The confidentiality agreements are primarily to prevent you from going to the media. How can it prevent you from posting anonymously as TRS30 stated or speaking to friends and family.
I have been involved in a debt writedown where I have not been asked to sign a confidentiality agreement which was an oversight on the Banks behalf.
 
The confidentiality agreements are primarily to prevent you from going to the media. How can it prevent you from posting anonymously as TRS30 stated or speaking to friends and family.
I have been involved in a debt writedown where I have not been asked to sign a confidentiality agreement which was an oversight on the Banks behalf.

Commercial

What are your thoughts on BOSI approach to write downs in the medium to long term?

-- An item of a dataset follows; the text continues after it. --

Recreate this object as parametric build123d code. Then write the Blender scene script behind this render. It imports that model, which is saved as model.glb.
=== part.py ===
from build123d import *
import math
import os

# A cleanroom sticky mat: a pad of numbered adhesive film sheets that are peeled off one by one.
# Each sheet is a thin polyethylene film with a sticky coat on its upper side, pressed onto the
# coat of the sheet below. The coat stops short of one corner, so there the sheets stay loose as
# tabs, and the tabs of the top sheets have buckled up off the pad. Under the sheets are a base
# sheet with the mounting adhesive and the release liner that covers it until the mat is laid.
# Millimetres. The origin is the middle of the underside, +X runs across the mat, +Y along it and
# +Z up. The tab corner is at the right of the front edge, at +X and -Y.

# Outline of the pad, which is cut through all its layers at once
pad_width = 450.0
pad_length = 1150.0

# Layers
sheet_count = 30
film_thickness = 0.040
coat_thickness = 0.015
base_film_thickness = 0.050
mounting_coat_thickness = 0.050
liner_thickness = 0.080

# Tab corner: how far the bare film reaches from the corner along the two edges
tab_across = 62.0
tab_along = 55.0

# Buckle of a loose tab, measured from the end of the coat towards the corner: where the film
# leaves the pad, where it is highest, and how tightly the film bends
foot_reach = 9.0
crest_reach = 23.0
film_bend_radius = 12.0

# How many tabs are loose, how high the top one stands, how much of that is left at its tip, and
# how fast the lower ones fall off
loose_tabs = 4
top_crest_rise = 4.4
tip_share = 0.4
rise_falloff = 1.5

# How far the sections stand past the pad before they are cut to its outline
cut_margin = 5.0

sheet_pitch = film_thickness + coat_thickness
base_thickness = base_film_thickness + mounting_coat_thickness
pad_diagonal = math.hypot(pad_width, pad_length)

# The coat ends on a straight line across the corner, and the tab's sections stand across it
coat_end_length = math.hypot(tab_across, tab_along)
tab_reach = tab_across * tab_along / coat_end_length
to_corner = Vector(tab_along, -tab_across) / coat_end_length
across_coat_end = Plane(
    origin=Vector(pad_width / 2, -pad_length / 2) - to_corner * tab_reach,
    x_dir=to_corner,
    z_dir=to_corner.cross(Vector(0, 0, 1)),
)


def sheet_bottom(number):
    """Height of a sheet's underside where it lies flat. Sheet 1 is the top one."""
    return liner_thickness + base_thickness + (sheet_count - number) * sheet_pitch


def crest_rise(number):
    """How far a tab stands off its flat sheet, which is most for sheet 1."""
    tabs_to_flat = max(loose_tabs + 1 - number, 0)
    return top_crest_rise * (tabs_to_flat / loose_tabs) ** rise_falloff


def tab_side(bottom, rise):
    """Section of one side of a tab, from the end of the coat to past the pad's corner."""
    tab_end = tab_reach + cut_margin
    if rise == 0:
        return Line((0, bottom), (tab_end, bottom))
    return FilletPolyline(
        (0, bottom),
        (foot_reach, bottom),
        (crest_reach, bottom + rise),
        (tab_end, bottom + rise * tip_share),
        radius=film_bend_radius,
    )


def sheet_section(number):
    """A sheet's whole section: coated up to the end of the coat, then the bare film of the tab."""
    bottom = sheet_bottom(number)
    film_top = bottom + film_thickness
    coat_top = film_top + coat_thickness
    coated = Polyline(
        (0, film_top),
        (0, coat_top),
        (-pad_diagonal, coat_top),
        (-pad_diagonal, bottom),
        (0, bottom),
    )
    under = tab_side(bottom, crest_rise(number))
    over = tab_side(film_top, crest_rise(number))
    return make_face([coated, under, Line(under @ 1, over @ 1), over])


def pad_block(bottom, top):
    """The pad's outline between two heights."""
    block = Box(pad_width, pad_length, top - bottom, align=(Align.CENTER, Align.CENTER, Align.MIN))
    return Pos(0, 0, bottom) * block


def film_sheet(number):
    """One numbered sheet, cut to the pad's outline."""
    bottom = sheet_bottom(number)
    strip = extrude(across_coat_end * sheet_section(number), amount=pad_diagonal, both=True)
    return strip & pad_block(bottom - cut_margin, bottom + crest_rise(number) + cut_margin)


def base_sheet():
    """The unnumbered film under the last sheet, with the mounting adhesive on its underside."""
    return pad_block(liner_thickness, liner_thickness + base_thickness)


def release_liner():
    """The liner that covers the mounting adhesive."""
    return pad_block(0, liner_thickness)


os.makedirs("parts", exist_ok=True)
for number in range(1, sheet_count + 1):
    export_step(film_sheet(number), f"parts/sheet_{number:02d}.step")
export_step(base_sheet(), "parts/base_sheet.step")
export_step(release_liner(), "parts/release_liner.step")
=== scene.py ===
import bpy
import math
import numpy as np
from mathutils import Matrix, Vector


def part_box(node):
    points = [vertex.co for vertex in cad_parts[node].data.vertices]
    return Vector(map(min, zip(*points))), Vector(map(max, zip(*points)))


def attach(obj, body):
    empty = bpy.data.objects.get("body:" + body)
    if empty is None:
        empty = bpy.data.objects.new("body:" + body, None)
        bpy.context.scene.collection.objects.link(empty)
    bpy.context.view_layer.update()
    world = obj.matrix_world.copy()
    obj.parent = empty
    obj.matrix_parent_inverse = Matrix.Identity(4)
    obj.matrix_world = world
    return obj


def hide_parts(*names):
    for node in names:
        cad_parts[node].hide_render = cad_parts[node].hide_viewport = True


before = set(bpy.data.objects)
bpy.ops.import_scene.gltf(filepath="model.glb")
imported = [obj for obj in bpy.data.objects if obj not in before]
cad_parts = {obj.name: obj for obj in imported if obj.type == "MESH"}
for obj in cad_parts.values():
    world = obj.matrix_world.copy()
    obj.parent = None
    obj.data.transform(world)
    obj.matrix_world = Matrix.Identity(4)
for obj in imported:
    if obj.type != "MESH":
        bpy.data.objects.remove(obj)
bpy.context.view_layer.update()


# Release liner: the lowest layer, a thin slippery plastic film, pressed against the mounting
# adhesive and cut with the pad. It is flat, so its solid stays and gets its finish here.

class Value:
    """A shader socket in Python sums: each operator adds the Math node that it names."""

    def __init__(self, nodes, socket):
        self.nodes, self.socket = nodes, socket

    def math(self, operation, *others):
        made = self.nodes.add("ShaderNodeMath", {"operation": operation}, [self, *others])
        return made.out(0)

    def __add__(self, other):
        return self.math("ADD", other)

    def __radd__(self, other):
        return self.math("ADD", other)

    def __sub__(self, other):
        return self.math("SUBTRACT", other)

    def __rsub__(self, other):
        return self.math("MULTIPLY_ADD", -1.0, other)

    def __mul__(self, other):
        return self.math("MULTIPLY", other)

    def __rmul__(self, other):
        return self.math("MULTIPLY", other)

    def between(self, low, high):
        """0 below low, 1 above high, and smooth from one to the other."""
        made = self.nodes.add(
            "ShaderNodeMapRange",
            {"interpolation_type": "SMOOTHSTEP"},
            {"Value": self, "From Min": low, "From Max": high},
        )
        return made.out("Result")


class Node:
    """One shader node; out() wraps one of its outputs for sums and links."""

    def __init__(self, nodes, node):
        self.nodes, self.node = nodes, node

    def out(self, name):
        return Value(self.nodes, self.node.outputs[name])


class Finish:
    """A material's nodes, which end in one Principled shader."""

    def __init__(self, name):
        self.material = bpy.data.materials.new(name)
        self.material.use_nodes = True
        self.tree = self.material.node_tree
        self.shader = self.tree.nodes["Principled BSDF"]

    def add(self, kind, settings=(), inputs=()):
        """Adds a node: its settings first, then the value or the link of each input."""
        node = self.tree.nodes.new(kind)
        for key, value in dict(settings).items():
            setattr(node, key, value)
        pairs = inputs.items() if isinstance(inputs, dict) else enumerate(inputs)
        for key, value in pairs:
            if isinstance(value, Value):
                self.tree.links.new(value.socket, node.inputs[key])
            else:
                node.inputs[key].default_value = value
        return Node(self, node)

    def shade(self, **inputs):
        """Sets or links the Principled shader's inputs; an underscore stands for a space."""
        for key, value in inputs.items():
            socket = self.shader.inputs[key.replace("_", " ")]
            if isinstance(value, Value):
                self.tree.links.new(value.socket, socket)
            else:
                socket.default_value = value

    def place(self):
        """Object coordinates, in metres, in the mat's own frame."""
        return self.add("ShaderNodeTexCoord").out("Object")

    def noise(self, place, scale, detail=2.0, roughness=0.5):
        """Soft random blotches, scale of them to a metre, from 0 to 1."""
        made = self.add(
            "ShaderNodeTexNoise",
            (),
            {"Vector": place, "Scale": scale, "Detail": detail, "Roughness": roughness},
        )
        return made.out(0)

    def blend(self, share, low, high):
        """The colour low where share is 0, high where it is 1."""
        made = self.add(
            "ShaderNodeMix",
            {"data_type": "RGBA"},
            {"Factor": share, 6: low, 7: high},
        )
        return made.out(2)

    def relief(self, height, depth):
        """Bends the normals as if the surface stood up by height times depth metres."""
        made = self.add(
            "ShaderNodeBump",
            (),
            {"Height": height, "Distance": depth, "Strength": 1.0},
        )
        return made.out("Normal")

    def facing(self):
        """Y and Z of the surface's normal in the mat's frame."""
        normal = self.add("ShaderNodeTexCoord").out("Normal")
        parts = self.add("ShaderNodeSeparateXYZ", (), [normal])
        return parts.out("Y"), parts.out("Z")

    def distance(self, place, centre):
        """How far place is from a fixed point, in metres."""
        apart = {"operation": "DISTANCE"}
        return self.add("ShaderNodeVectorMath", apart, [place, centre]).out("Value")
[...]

With the likely ECB rate cut in the next couple of weeks will this put them under more pressure regarding their tracker mortgage customers?

Do you think they will only do deals (at any time) with those in arrears or will obvious unsustainable mortgages?

I appreciate it is only your thoughts or opinion.

Thanks
 
I have been involved in a debt writedown where I have not been asked to sign a confidentiality agreement which was an oversight on the Banks behalf.
Its interesting that many peoples experience with banks is different. Sometimes even when arranging the mortgage,the banks can neglect to evaluate borrowers ability to repay or even check if they are in a job or business or not. Other oversights can include getting people to sign a confidentiality agreement, as was your experience with your debt writedown. Did they ask you for a sworn statement of affairs, or is that always or not always asked for too?
 
Hi,
Could anybody recommend a solicitor or agent who has experience getting write-downs off the bank?

thanks
John

You could probably do the negotiation yourself. Not sure how much cash you have but have you worked out if you can get a better return on the money than paying off your mortgage?
 
Hi Bronte,
I would only pay down the mortgage if they give me a significant write-down otherwise they can hold the mortgage for the next 30 years and incur annual losses every year if they prefer.